Rule 3 is about social media sites and infotainment sites. This rule isn't as strategic as the other ones, it's mostly about making a side argument that these networking sites aren't as important is you think they are. He gives some good strategies for measuring what sites and services you should include in your day to day life based on the total collection of all the positive and negative effects. This sort of critical thinking and measurement usually doesn't get applied to these kinds of sites.

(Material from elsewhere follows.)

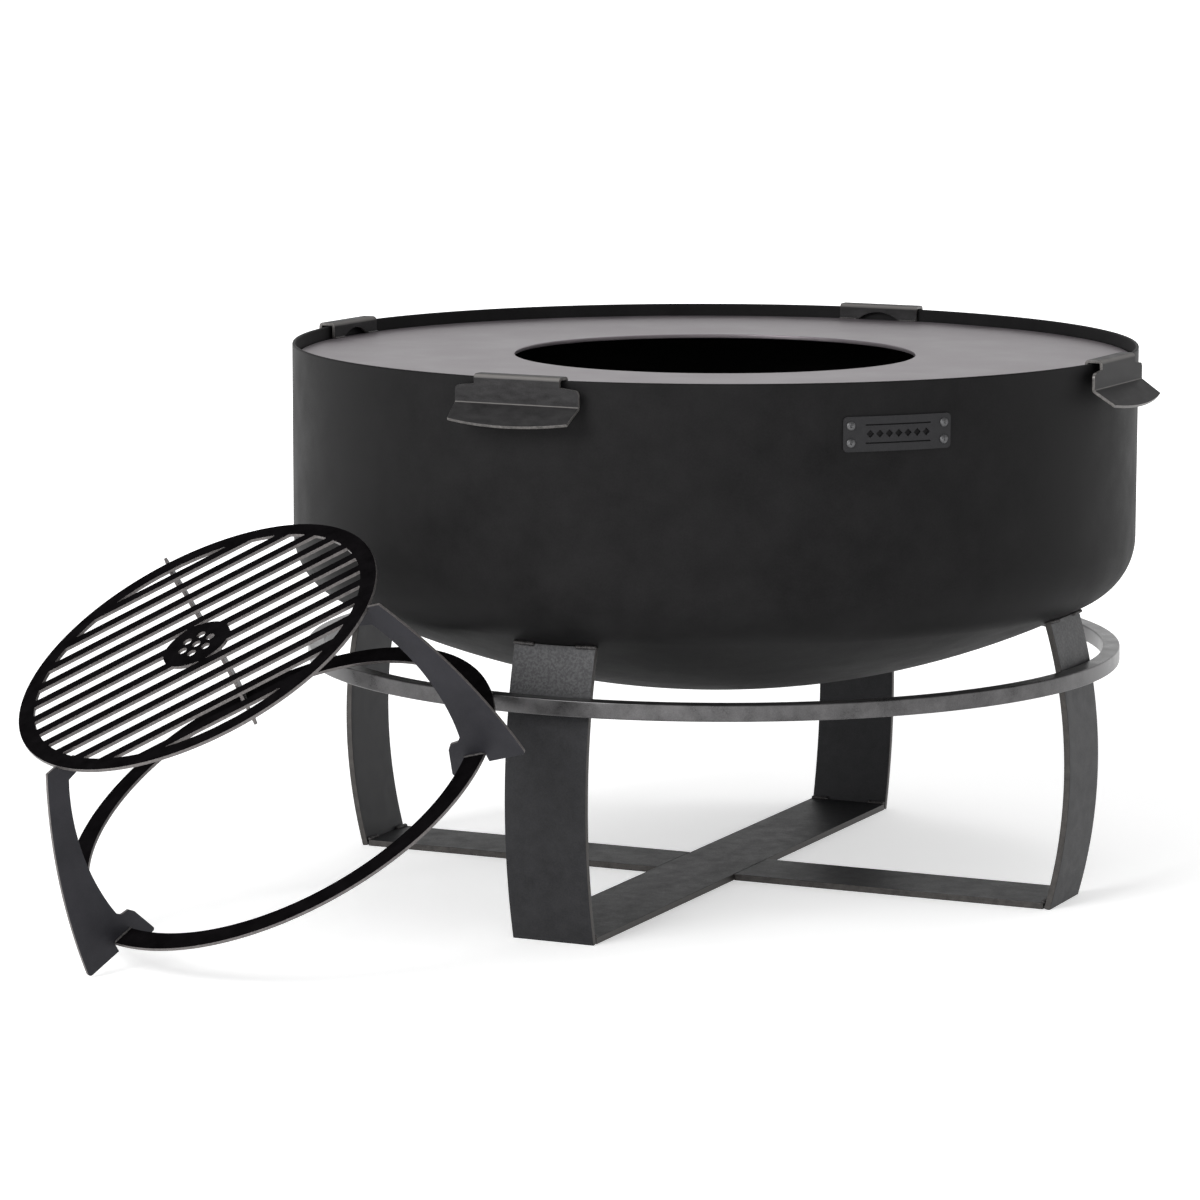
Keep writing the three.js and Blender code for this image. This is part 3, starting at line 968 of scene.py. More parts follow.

Rule 4 is about draining the shallows, meaning going through the process of eliminating as much as possible shallow work from your daily schedule. This is more tactical chapter, (This and Rule 1 are the most useful of the 4) you learn how to plan out your day, how to stop from bringing your work home with you with an end of day ritual and how to manage your email so that you cut down on the amount of time you spend in your inbox each day. There is also a strategy for how to talk to your boss about deep work so you can get permission to re-arrange your schedule to be more productive.

Overall Thoughts:

This book, and Newport's previous book So Good They Can't Ignore You, are some of the most important books you will read about planning your career.

Most people spend little to no time on these decisions or just go with the flow, even though this planning process will affect the next 40 to 50 years of their life.

Most people's thinking is still stuck in the industrial economy way of thinking…it makes sense though, our education system is also stuck in this way. Deep work gives you a solid, actionable plan and doesn't leave anything out.